If there is any moral at all to be gleaned from the outcome of this war, which brought so little of lasting benefit to either its victors or the country in which it was waged, it is not likely to be of the encouraging sort. For in a certain sense, the blame for the war’s outcome might be laid at the feet of our intrepid preacher’s assistant, Hong Rengan. After a few years among the missionaries in Hong Kong, he believed that he knew the hearts of the British and could therefore be the one to build a bridge between his own country and theirs. This belief led him to advocate a policy of appeasement and openness toward foreigners that ultimately proved the ruin of his own people. By the same token, blame could also be laid with the shy British ambassador Frederick Bruce for imagining, after a short residence in Shanghai and Beijing, that the Qing dynasts were a force of civilized monarchy standing against a chaotic horde of rebels who had no king or governing vision—and, on that basis, persuading his home government that it was necessary to intervene on behalf of what he thought was the only viable power in China.

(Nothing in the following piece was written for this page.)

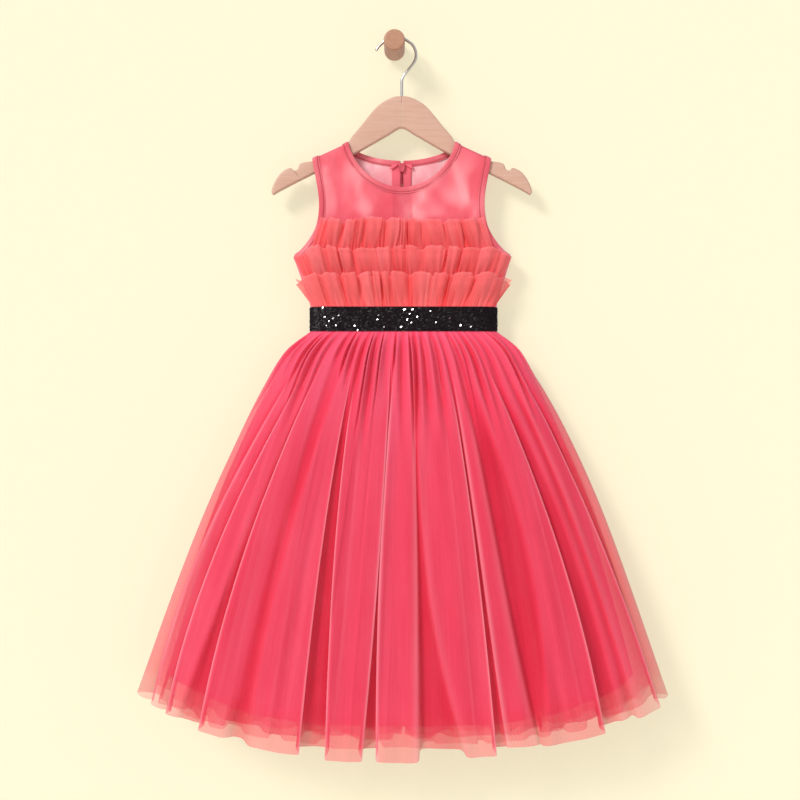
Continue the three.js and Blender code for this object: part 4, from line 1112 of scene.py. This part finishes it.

Hong Rengan and Frederick Bruce had in common that each thought himself uniquely blessed with insight into what was good and knowable in the other’s civilization, and they also had in common that they were both grievously wrong. So in the end, perhaps the tale of the foreign intervention and the fall of the Taiping is a tale of trust misplaced. It is a tale of how sometimes the connections we perceive across cultures and distances—our hopes for an underlying unity of human virtue, our belief that underneath it all we are somehow the same—can turn out to be nothing more than the fictions of our own imagination. And when we congratulate ourselves on seeing through the darkened window that separates us from another civilization, heartened to discover the familiar forms that lie hidden among the shadows on the other side, sometimes we do so without ever realizing that we are only gazing at our own reflection.
“Sooner or later,” Heng said,…“one has to take sides—if one is to remain human.”